3. Englishmen go for longer
It was striking in both the Tottenham and Arsenal games that the goals for the English sides came late on. Is this is an indication of greater fitness from English teams? No, nor given the global nature of the 21st century game is it easy to make generalisations as so many different nationalities play in leagues all over the world. What it does perhaps indicate is the tempo and intensity in the English game means that teams from this side of the English Channel very rarely relent in their energy levels – they usually can’t afford to.
It’s not to say teams on the continent don’t try i their domestic games late on if a game might be beyond them, but I think there is definitely something to say for the fact that every minute in the Premier League is played at such a ferociously competitive pace (which can also be a bad thing sometimes let’s not forget) that there is no rest period. Barcelona in particular, who’s suffocating pressure game is hard to stick to for 90 mins look to have found out the hard way of easing your foot off the pedal against a Premier League team
4. Let your feet do the talking
Jack Wilshire is clearly a superb talent in the making, a man who could be a true star for club and country however he’s far more talented with the ball at his feet than with a microphone at his mouth. Not that I want players to be devoid of charisma and for them to say nothing of any interest but it struck me as amusing that the young Arsenal man was telling his team mates that they need to get ‘nasty’ and ‘in the faces of Barcelona’ to win. Correct me if I’m wrong, but aren’t these the sort of comments that his manager usually gets rather upset about in terms of them encouraging roughhouse and bully boy tactics? I’ll leave it to Martin Samuel in the Daily Mail to make the case;
‘There was something all too familiar in Jack Wilshere's assertion that Arsenal need to get nasty against Barcelona tonight. It was exactly what the Premier League's supposed brutes say about playing Arsenal.
Where have you heard this sentiment before? 'We have to get in their faces and show them what we're about,' said Wilshere. 'We need to be a bit nasty to get the ball back.' From the mouth of a scowling centre half at one of the smaller clubs, it would be exactly the sort of game plan that Arsene Wenger says results in broken legs.
Wilshere qualified his statements, saying he spoke of nastiness only in a football sense, but players at Stoke City or Birmingham City do not overtly talk of causing injury either. It is unthinkable that managers such as Tony Pulis or Alex McLeish send out their players with instructions to harm.
Wenger never alleges that, either. He does believe, however, that there is a certain aggressive turn of phrase that helps create the climate in which accidents happen. Getting in the faces of the opposition is one such expression. What does it imply if not that Arsenal are going to try to rough up Barcelona's best players, to see if they fancy it? It is a very English concept’

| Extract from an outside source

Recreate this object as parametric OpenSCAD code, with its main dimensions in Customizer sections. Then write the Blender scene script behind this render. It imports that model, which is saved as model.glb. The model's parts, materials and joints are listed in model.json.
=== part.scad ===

5. Raul – legend or lucky?
Is it possible for a player to be under and overrated? What I mean, is that I’m struggling to think of where Raúl González Blanco places within the pantheon of world greats. This week, in the unlikely Royal Blue colours of Schalke rather than the white of Real Madrid he scored yet another Champions League goal to keep up his position as the leading goal scorer in the history of the European Cup. However where, and how should he be rated?
I was prompted to think of the whole under/overrated thing from a comment made by the esteemed Sid Lowe on The Guardian’s Football Weekly podcast this week. Lowe said that he felt that the former Madrid and Spain start was the recipient of an overrated reputation in his native Spain due to a career playing alongside talented players who made him look a lot better than he actually was. This was an interesting point to me, as a few years back, when the man was in his pomp (around 2000 – 2003) it would seem he never really got the credit that he deserved, certainly in terms of when awards were doled out (especially when one considers that Michael Owen got the Balon D’or) especially given he was an outstanding taker of chances and a goal machine.
741 games and 323 goals for Real Madrid cannot be down to just being alongside better players who put chances on a plate for him, but it was also clear that in his last few years, Raul was a shell of his former self and a man whose performances rapidly diminished as the club’s Galactico era fell apart. It’s also apparent that he was clearly a master politician, pulling strings behind the scenes at the club. This may be some reason for the slights on his legacy. Regardless of how we remember him, the man deserves an amount of credit for the very fact he is still plying his trade in an active European league, rather than riding out his career in America or in the Gulf. Clearly his legacy and how he is remembered is very much in his mind to.